先に述べた、重要なキーワードを引用します。
テスト容易性
保守性
変更容易性
依存と影響について強く意識することで、これらを効率的に改善することができそうです。
ORMとの兼ね合い
今回、大きな課題となったのは、LaravelというフレームワークのORMである、Eloquentでした。
純粋性を追い求めるのであれば、専用のドメインモデルを定義してORMと変換しあったりなども考えられますが、ある程度これをそのまま使ったり、wrapしたりして共存する方針に一旦落ち着きました。
というのも、ソフトウェア全体のアーキテクチャがORMを前提としたものになっており、部分的なドメインでの利用であっても混乱を招いてしまう懸念があります。また、変換におけるパフォーマンスの問題も無視できるものではないからです。
将来的に、これが課題となる可能性もありますが、そうならない可能性もあります。今回の目的を踏まえると、この課題が重要とはならないだろう、という判断です。実際のところ、適切な分離と依存の整理さえ出来ていれば、適宜変更を行うことはそう難しくありません。
未来への道しるべ
意図したかどうかにかかわらず、今回のアーキテクチャは今後に繋がる道しるべとなります。進め方などもそうですが、目的や設計思想をドキュメントなどに残しておくことも非常に重要です。
先にも述べた通り、ソフトウェア・アーキテクチャは非常に抽象的な事柄を含んでいます。
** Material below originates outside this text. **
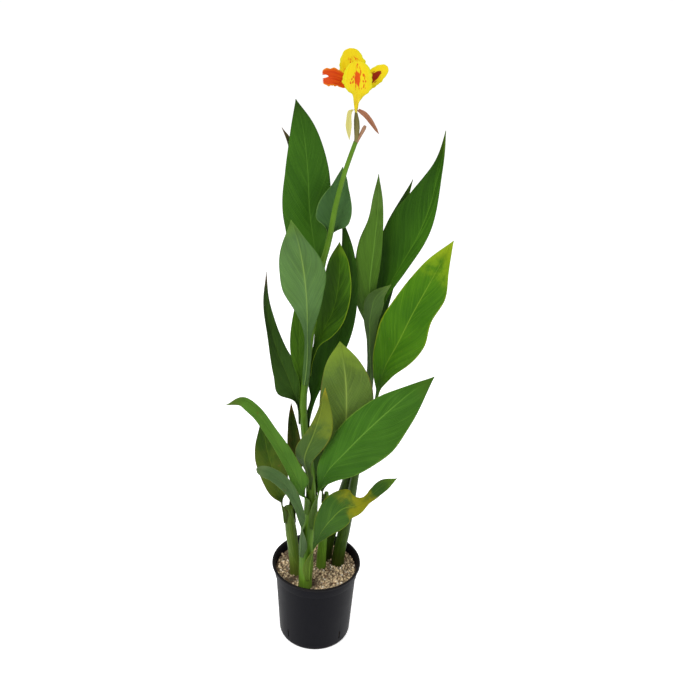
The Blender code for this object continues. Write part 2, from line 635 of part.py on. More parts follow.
def build_filling(earth, stones):
    low = WALL + CLEARANCE
    slope = (WALL_TOP_RADIUS - WALL_FOOT_RADIUS) / (POT_HEIGHT - COLLAR_DEPTH - 0.0108)
    wide = WALL_FOOT_RADIUS - WALL - 2 * CLEARANCE
    top_radius = WALL_TOP_RADIUS - WALL - 2 * CLEARANCE
    profile = [
        (0, low), (FOOT_RADIUS - 0.006, low), (wide - 0.004, 0.0090), (wide + 0.006 * slope, 0.0150),
        (top_radius, POT_HEIGHT - COLLAR_DEPTH - 0.002), (top_radius, SOIL_TOP), (0, SOIL_TOP),
    ]
    soil = revolve("potting_soil", profile, POT_SIDES, earth)
    cut(soil, stem_cutters())

    chance = random.Random(7)
    bottom = SOIL_TOP + CLEARANCE
    points = [(0, 0, GRAVEL_TOP)]
    for i in range(1, GRAVEL_RINGS + 1):
        radius = GRAVEL_RADIUS * (i / GRAVEL_RINGS) ** 0.8
        for j in range(POT_SIDES):
            angle = 2 * math.pi * j / POT_SIDES
            rough = GRAVEL_RELIEF * chance.uniform(-1, 1) if i < GRAVEL_RINGS else -GRAVEL_RELIEF
            points.append((radius * math.cos(angle), radius * math.sin(angle), GRAVEL_TOP + rough))
    faces = [(0, 1 + j, 1 + (j + 1) % POT_SIDES) for j in range(POT_SIDES)]
    for i in range(GRAVEL_RINGS - 1):
        a = 1 + i * POT_SIDES
        for j in range(POT_SIDES):
            k = (j + 1) % POT_SIDES
            faces.extend([(a + j, a + POT_SIDES + j, a + POT_SIDES + k), (a + j, a + POT_SIDES + k, a + k)])
    rim = 1 + (GRAVEL_RINGS - 1) * POT_SIDES
    under = len(points)
    for j in range(POT_SIDES):
        points.append((points[rim + j][0], points[rim + j][1], bottom))
    for j in range(POT_SIDES):
        k = (j + 1) % POT_SIDES
        faces.append((rim + j, under + j, under + k, rim + k))
    faces.append(tuple(under + j for j in range(POT_SIDES)))
    gravel = add_mesh("gravel_topping", points, faces, stones, smooth=False)
    cut(gravel, stem_cutters())


def add_stalk_end(name, end, material):
    """The ovary or the spent flower: a short swelling tube that grows out of the stalk's tip."""
    route, places, radii = end
    line = smooth_route(FLOWERING.line[-1] + np.array(route), END_ROWS)
    return add_tube(name, line, np.interp(np.linspace(0, 1, END_ROWS), places, radii), SHOOT_SIDES, material)


def build_shoots(green):
    for name, shoot in SHOOTS.items():
        if name != "flowering_shoot":
            add_tube(name, shoot.line, shoot.radii, SHOOT_SIDES, green)
    stalk = add_tube("flowering_shoot", FLOWERING.line, FLOWERING.radii, SHOOT_SIDES, green)
    ends = [add_stalk_end(name, end, green) for name, end in STALK_ENDS.items()]
    join_solids("flowering_shoot", [stalk, *ends], green)


def build_leaves(materials):
    for name, spec in LEAVES.items():
        add_blade(name, spec, materials[name])


def build_bloom(yellow, orange, red, pale):
    line = np.array(BLOOM_BASE) + np.array(FLORAL_TUBE)
    parts = [add_tube("floral_tube", line, FLORAL_TUBE_RADII, SHOOT_SIDES, yellow)]
    for name, spec in PETALS.items():
        parts.append(add_blade(name, spec, yellow, rows=PETAL_ROWS))
    join_solids("yellow_bloom", parts, yellow)
    add_blade("orange_petal", ORANGE_PETAL, orange, rows=PETAL_ROWS)
    add_blade("red_sepal", SEPALS["red_sepal"], red, rows=PETAL_ROWS)
    add_blade("pale_sepal", SEPALS["pale_sepal"], pale, rows=PETAL_ROWS)


def main():
    clear_scene()
    build_pot(make_material("pot_plastic", (0.012, 0.013, 0.015), 0.45))
    build_filling(
        make_material("soil_surface", (0.030, 0.020, 0.014), 0.95),
        make_material("gravel_surface", (0.42, 0.33, 0.25), 0.85),
    )
    build_shoots(make_material("shoot_green", (0.110, 0.230, 0.035), 0.45))
    build_leaves({name: make_material(name + "_surface", (0.050, 0.170, 0.020), 0.40) for name in LEAVES})
    build_bloom(
        make_material("petal_yellow", (0.85, 0.66, 0.06), 0.50),
        make_material("petal_orange", (0.75, 0.14, 0.03), 0.50),
        make_material("sepal_red", (0.50, 0.16, 0.10), 0.50),
        make_material("sepal_pale", (0.60, 0.58, 0.24), 0.50),
    )


main()
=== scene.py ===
"""Looks of the potted canna lily: fine leaves, shoots, bloom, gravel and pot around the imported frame.

Metres, Z up. The viewer stands on the -Y side. The origin is the centre of the pot's underside.
"""

import math

import bpy
import numpy as np
from mathutils import Matrix, Vector


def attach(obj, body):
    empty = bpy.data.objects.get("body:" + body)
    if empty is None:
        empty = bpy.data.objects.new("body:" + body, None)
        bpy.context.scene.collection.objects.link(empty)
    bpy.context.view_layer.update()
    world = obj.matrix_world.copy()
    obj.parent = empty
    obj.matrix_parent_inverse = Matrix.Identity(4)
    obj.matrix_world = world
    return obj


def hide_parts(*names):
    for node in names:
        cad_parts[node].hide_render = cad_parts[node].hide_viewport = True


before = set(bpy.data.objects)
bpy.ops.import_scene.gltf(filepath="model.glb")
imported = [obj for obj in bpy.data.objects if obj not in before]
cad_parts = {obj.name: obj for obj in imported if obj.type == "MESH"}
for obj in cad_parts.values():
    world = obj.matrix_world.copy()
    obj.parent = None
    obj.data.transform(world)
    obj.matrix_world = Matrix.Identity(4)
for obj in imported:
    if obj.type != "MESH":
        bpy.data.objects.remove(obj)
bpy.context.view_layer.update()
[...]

プログラムは「コードを読んだだけで瞬時に理解できる」ように書くことが理想ですが、ソフトウェア・アーキテクチャに関して言えば、万人がコードを読んだだけで瞬時に理解できることは殆どありません。
PHPとソフトウェア・アーキテクチャ
オープンロジでは、プログラミング言語としてPHPを採用しています。
ただ、PHPはいわゆる「テンプレート言語」で、レガシーである、というイメージをお持ちの方が多いのではないでしょうか。実際に触れてみるまでは私もその一人でした。
PHPは、もちろん最近のモダンなオブジェクト指向言語からすれば違和感を覚えることが多いですが、実際には、クラス、インターフェース、スコープなどの基本的な構文を兼ね備え、ソフトウェア・アーキテクチャを表現するには必要十分です。
感覚的にはJavaやTypeScriptにも似ており、色々と癖の強い部分はありつつも、アーキテクチャを構築したり表現する上で特に不便を感じるようなことはありません。
おわりに
お読み頂きありがとうございました。
アーキテクチャは答えのないものであり、どのような形でも成立してしまうため、目的から逆算して構造を設計すること、そして、設計思想を正しく伝え、適切に使えるようにしておくことが重要だと考えています。
今回の事例が、読者の皆様の参考になれば幸いです。